Your objective: Using the listing below, copy exactly the lines from the one containing "over the underside" to the one containing "before = set(bpy.data.objects)", both lines included, and no others.
## Begin
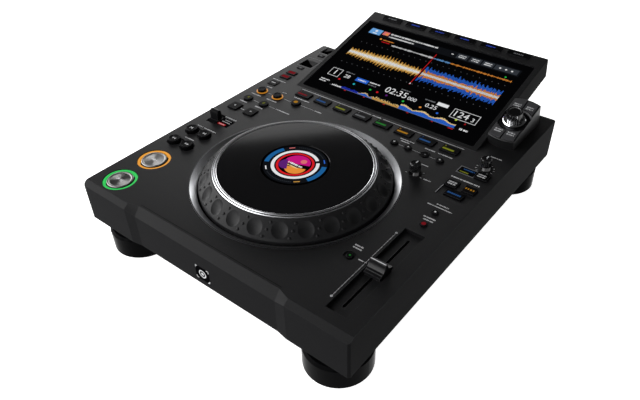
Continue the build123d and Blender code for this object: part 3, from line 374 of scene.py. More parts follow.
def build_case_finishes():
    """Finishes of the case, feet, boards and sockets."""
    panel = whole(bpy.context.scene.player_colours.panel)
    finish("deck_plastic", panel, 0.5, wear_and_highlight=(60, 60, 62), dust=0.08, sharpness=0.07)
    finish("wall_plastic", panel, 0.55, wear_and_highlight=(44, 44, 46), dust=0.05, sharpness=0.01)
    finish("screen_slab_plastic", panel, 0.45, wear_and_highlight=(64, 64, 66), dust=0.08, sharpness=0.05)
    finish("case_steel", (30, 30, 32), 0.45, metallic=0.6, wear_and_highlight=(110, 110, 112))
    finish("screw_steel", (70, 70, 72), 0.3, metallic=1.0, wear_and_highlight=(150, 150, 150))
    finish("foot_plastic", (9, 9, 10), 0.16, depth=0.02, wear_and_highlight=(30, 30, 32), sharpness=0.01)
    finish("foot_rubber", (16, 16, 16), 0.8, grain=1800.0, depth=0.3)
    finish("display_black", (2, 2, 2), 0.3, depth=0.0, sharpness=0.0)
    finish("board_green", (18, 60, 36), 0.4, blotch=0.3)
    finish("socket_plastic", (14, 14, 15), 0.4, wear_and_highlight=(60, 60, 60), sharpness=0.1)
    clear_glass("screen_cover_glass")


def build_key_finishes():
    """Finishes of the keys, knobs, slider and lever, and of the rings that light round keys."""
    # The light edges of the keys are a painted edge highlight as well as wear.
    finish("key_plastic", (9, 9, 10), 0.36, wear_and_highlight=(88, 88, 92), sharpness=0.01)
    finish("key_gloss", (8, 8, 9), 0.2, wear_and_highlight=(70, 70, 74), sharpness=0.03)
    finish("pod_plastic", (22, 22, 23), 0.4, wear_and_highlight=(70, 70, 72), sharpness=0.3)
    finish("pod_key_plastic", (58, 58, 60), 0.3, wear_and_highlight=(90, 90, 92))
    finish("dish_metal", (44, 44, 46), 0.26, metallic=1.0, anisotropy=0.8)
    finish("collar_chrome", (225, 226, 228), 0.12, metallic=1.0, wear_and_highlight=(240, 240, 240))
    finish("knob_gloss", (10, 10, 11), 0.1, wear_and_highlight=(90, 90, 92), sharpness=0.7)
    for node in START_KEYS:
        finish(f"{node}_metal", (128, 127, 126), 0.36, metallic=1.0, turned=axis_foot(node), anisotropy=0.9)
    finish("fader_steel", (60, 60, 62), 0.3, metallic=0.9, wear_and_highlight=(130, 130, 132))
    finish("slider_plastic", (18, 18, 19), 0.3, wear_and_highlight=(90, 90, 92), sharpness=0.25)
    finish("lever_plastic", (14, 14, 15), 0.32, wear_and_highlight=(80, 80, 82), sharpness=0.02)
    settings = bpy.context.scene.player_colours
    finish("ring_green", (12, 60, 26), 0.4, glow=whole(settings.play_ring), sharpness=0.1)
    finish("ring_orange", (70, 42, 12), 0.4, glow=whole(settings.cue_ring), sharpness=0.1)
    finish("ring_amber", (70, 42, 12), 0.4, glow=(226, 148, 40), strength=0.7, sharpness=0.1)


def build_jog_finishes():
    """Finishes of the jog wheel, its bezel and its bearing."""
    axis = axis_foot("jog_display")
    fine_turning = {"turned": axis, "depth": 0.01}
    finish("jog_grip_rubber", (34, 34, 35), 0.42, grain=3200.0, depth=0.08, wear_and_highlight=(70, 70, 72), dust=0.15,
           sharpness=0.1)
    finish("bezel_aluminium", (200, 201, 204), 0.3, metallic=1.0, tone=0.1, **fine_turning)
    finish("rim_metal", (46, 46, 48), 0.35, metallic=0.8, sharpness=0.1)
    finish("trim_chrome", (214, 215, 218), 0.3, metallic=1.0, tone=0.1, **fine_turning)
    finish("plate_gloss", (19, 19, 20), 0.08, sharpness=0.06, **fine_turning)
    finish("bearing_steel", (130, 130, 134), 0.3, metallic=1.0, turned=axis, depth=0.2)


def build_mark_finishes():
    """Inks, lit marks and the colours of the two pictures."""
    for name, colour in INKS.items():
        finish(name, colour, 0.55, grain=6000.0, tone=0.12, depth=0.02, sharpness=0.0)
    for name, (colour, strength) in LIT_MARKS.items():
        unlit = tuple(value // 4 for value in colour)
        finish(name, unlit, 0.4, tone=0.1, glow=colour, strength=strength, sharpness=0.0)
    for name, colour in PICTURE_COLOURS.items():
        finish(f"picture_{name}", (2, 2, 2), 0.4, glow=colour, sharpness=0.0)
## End
## Begin
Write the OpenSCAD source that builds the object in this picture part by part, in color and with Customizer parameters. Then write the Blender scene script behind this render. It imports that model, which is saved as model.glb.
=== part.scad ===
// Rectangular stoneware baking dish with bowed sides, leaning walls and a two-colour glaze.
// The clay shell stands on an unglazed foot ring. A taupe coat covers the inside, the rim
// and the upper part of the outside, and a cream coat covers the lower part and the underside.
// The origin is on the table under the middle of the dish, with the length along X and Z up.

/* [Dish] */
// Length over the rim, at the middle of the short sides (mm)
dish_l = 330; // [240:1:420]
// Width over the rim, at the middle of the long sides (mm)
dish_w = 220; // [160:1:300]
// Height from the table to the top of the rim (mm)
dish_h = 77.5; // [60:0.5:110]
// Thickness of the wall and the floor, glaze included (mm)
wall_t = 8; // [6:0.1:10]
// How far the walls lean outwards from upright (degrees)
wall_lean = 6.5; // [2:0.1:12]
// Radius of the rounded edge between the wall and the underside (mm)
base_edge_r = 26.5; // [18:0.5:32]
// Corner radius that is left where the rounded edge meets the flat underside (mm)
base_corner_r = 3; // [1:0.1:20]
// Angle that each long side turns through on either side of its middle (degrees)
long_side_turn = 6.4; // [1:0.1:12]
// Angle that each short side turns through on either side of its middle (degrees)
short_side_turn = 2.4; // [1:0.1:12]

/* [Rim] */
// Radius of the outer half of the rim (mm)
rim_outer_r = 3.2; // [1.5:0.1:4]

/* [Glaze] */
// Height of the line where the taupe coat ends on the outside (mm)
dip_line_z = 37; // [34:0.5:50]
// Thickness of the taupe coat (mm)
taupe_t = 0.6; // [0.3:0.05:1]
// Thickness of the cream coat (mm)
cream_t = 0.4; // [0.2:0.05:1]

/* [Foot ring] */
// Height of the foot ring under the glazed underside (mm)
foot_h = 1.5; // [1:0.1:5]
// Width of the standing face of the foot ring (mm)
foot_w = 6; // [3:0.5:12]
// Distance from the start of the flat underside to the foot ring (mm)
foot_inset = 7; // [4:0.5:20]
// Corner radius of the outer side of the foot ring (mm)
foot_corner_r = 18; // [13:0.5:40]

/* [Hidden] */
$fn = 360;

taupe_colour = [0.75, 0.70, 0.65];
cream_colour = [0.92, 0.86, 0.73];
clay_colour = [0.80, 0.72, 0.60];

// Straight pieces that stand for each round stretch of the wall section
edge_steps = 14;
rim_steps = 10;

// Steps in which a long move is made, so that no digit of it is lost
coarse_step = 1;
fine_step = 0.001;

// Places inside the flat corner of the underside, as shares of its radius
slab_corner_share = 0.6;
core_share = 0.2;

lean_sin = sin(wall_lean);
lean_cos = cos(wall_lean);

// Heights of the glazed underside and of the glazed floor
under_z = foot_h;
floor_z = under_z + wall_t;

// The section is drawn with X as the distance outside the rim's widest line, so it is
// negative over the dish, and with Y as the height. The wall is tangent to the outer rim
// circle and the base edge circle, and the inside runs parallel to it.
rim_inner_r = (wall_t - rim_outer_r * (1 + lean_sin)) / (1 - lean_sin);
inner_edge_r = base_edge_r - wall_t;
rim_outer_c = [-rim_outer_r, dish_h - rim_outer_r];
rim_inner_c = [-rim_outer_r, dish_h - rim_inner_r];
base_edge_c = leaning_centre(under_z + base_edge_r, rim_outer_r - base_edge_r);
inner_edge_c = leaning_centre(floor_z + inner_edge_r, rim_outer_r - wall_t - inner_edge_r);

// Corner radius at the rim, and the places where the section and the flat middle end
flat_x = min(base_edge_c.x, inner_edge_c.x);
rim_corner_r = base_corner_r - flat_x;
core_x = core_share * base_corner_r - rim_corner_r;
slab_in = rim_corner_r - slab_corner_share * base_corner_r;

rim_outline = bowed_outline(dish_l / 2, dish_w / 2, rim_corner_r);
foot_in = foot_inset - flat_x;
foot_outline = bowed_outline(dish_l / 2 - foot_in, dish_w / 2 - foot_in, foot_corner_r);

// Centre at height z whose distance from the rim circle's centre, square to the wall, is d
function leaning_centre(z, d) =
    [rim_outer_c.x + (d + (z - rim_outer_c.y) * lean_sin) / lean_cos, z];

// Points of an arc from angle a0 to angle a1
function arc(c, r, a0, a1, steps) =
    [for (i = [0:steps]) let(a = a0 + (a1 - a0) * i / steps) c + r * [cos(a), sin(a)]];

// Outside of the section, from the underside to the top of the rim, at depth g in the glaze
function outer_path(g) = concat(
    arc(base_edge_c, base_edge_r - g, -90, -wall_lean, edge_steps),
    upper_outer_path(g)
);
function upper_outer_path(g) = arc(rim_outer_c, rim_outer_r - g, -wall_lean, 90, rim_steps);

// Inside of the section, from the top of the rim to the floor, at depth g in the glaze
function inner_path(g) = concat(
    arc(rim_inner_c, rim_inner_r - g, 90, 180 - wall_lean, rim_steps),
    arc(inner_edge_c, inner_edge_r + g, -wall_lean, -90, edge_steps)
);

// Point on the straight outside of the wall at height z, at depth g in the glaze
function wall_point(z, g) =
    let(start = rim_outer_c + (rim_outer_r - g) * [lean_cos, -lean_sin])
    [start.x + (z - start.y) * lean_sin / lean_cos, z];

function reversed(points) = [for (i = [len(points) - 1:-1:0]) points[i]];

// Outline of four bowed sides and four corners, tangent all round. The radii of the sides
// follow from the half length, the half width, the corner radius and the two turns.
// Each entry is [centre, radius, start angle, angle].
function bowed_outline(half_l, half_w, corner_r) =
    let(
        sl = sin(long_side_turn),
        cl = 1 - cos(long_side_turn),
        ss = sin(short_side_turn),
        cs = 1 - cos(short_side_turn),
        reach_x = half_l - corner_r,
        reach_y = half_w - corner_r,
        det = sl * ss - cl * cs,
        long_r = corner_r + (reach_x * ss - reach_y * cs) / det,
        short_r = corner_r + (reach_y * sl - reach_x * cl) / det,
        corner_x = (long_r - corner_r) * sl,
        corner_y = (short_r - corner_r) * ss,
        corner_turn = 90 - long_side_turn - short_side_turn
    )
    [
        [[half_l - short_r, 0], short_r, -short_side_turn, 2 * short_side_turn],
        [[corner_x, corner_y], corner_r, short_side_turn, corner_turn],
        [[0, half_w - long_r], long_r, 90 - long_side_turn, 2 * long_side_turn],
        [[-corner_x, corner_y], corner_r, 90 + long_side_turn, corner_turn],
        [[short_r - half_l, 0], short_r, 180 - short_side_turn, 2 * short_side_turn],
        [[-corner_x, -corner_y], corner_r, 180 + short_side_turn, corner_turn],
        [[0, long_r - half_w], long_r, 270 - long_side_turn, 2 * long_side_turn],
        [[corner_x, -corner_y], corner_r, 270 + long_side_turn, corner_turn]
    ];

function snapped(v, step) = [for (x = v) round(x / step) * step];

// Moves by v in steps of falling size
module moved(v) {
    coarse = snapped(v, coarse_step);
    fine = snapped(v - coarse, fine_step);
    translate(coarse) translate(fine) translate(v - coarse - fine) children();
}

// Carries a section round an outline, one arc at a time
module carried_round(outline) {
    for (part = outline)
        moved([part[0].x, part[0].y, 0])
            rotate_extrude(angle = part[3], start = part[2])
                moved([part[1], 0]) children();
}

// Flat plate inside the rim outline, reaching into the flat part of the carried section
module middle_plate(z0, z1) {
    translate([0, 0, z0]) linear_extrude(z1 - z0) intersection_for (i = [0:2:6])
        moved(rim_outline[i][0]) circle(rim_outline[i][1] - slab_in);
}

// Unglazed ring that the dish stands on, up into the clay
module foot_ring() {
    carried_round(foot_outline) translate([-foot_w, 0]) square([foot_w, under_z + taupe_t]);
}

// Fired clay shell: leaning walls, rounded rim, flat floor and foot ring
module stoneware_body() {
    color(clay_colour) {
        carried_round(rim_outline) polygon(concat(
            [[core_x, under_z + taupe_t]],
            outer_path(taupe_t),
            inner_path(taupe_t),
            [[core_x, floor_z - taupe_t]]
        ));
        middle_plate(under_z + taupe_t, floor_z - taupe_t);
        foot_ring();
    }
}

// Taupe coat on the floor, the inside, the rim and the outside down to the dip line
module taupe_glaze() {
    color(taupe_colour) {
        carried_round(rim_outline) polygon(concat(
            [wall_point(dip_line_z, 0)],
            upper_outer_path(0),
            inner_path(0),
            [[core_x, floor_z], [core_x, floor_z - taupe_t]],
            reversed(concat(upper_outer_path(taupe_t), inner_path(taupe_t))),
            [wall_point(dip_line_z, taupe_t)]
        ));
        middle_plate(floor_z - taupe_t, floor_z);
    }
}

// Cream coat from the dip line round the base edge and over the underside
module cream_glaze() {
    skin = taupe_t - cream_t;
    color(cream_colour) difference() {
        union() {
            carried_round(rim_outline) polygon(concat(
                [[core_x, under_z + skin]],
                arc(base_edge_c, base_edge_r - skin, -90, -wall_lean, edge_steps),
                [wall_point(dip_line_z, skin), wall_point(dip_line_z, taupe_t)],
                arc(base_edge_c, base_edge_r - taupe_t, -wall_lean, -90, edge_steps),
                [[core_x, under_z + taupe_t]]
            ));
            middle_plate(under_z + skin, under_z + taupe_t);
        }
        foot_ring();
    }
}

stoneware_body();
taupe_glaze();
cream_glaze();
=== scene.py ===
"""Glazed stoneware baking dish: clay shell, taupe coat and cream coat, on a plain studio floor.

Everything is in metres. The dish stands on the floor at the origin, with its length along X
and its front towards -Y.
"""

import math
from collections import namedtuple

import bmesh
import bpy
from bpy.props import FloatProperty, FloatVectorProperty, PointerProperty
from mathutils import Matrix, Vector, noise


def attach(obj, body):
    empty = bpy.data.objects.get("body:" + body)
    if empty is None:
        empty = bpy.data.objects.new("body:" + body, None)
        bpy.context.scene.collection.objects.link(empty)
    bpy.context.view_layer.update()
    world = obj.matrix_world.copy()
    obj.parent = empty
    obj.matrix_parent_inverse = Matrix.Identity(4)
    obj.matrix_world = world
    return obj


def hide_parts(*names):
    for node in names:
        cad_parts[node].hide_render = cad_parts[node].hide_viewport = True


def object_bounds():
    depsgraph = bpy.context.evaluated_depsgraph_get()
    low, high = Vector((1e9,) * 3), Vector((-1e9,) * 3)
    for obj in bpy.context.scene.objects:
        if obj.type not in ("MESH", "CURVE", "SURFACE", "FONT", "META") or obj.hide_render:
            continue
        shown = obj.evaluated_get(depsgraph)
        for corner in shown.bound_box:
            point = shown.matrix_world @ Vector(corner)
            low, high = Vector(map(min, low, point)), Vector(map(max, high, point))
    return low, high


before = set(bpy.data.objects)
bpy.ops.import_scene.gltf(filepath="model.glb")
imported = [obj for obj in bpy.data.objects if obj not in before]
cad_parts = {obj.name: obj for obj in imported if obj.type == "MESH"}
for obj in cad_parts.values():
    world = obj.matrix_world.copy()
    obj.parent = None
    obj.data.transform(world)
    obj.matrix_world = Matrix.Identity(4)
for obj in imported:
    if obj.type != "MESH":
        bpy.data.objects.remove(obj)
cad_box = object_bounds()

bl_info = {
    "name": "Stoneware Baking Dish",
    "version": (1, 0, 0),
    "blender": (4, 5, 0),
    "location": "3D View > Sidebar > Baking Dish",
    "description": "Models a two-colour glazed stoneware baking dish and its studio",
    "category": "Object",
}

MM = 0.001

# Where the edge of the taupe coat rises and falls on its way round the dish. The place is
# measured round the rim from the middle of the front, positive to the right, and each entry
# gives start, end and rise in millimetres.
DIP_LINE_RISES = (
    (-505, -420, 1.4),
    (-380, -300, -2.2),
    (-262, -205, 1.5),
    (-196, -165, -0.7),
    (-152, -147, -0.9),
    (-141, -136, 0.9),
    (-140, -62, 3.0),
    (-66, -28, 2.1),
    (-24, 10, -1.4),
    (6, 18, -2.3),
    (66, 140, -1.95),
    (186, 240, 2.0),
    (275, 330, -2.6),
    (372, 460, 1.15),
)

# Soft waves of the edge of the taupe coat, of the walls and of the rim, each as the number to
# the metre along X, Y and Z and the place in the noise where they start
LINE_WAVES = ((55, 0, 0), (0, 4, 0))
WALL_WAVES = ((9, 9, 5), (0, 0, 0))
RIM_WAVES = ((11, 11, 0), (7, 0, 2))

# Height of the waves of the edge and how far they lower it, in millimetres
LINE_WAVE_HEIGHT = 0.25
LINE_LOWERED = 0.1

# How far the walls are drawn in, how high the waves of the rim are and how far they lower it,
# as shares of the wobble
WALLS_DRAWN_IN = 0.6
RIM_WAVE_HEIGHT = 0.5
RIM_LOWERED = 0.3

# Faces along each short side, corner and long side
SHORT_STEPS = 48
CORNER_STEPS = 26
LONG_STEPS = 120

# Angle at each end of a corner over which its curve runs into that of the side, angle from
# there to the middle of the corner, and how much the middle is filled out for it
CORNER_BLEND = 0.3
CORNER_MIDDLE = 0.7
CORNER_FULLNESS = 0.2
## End
Task output:
// Cream coat from the dip line round the base edge and over the underside
module cream_glaze() {
    skin = taupe_t - cream_t;
    color(cream_colour) difference() {
        union() {
            carried_round(rim_outline) polygon(concat(
                [[core_x, under_z + skin]],
                arc(base_edge_c, base_edge_r - skin, -90, -wall_lean, edge_steps),
                [wall_point(dip_line_z, skin), wall_point(dip_line_z, taupe_t)],
                arc(base_edge_c, base_edge_r - taupe_t, -wall_lean, -90, edge_steps),
                [[core_x, under_z + taupe_t]]
            ));
            middle_plate(under_z + skin, under_z + taupe_t);
        }
        foot_ring();
    }
}

stoneware_body();
taupe_glaze();
cream_glaze();
=== scene.py ===
"""Glazed stoneware baking dish: clay shell, taupe coat and cream coat, on a plain studio floor.

Everything is in metres. The dish stands on the floor at the origin, with its length along X
and its front towards -Y.
"""

import math
from collections import namedtuple

import bmesh
import bpy
from bpy.props import FloatProperty, FloatVectorProperty, PointerProperty
from mathutils import Matrix, Vector, noise


def attach(obj, body):
    empty = bpy.data.objects.get("body:" + body)
    if empty is None:
        empty = bpy.data.objects.new("body:" + body, None)
        bpy.context.scene.collection.objects.link(empty)
    bpy.context.view_layer.update()
    world = obj.matrix_world.copy()
    obj.parent = empty
    obj.matrix_parent_inverse = Matrix.Identity(4)
    obj.matrix_world = world
    return obj


def hide_parts(*names):
    for node in names:
        cad_parts[node].hide_render = cad_parts[node].hide_viewport = True


def object_bounds():
    depsgraph = bpy.context.evaluated_depsgraph_get()
    low, high = Vector((1e9,) * 3), Vector((-1e9,) * 3)
    for obj in bpy.context.scene.objects:
        if obj.type not in ("MESH", "CURVE", "SURFACE", "FONT", "META") or obj.hide_render:
            continue
        shown = obj.evaluated_get(depsgraph)
        for corner in shown.bound_box:
            point = shown.matrix_world @ Vector(corner)
            low, high = Vector(map(min, low, point)), Vector(map(max, high, point))
    return low, high


before = set(bpy.data.objects)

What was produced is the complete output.